Quand ils étaient jeunes, Che l'a chopé avec une prostituée et l'a engueulé. Imaginez la scène. C'est ridicule ! Plein de fois, j'ai demandé à Fidel pourquoi il ne le renvoyait pas chez lui. Selon lui, c'était immoral de traiter une femme comme un objet. C'est à ce moment-là que Fidel est devenu un homme à femmes. Je ne sais pas pourquoi il aimait autant les viennoiseries. Et les cigares, bien sûr. Je suis sûre que c'est à cause de lui que le président Clinton a fait ce coup du cigare. Il voulait imiter Fidel. Tous les hommes partagent un même secret : ils veulent être comme Fidel. » Le serveur lui a apporté un cinquième verre. Gigi l'a immédiatement recouvert de sa main, avant que Yeny ne lui tape dessus. Elle s'est mise à lui parler très vite en espagnol. Après son discours, Gigi nous a dit : « Je peux pas répéter ça. - Pourquoi pas ? C'est très bien, ce qu'elle raconte. - Non. Enfin, je comprends rien à ce qu'elle raconte. Elle est trop bourrée. » Yeny a pris Holly par le poignet. « Si jamais il vous demande… vous devez le faire. »
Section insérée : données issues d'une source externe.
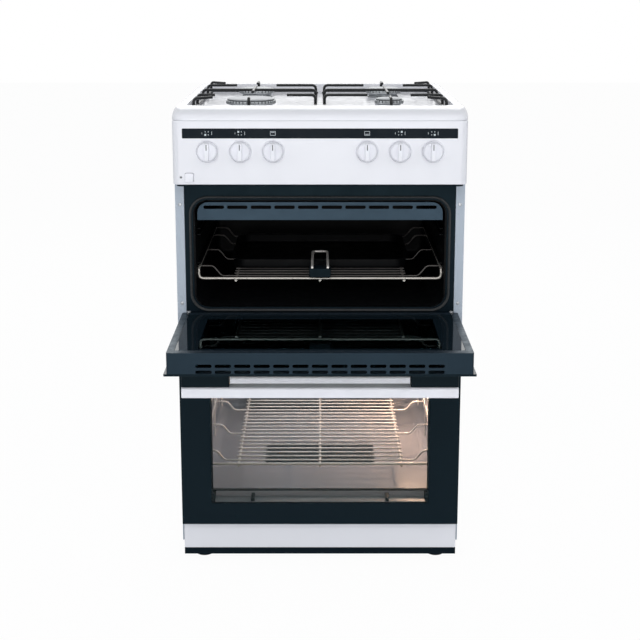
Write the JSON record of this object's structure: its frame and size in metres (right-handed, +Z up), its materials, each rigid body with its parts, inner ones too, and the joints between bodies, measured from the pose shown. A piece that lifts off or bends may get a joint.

- « C'est bon. Vous avez ma permission » nous a dit le chauffeur. Une semaine après notre repas avec Yeny, nous sommes allés à la plage en voiture – une magnifique Chevrolet Corvair émeraude des années 1950. « Comment ça, on a votre permission ? » a demandé Holly. Le chauffeur a eu un petit rire. « C'est votre voiture, non ? a demandé Wes. Il n'y a pas de micros dans votre voiture. On a baissé le capot, personne ne peut nous entendre. » Le chauffeur a haussé les épaules avec un sourire. « On pensait que c'était OK de discuter de sa vie amoureuse, a ajouté Wes. Deux amis nous ont dit que c'était OK. Il a eu 35 000 amantes. » Le chauffeur a levé les yeux au ciel. « 200 000, deux millions… » a-t-il glissé avec sarcasme. « Ma tante a couché avec Fidel. Ma grand-mère a couché avec Fidel. Mon oncle a couché avec Fidel. Vous savez, on a tous couché avec Fidel. J'ai couché avec lui dans cette voiture. » Il nous a regardé bizarrement. On ignore toujours ce qu'il entendait par là. « Mais sérieusement, Fidel couche avec des hommes ? a demandé Wes. Cuba est connu pour être un des pays les plus gay-friendly au monde. Depuis 2010, le gouvernement soutient les opérations pour changer de sexe, et la loi autorisant le mariage homosexuel est en passe d'être votée. Notre chauffeur a ignoré sa question. Il nous a raconté : « J'ai sept cousins qui s'appellent Fidelito [le nom du premier fils de Castro]. Tous les bâtards s'appellent Fidelito… Fidelito. Fidelito. Dès qu'une femme tombe enceinte et qu'elle refuse de donner l'identité du père… » Il s'est interrompu, avant de se tourner vers Wes : « Mon ami. Tu es américain ? » « Canadien » a répondu Wes. « Quel genre de cigare tu aimes fumer ? » « Partagas. » « C'est une semaine spéciale, a-t-il glissé. C'est votre dernier jour. J'en ai quelques-uns avec moi. » Wes lui en a acheté une caisse. Certains noms et détails ont été modifiés.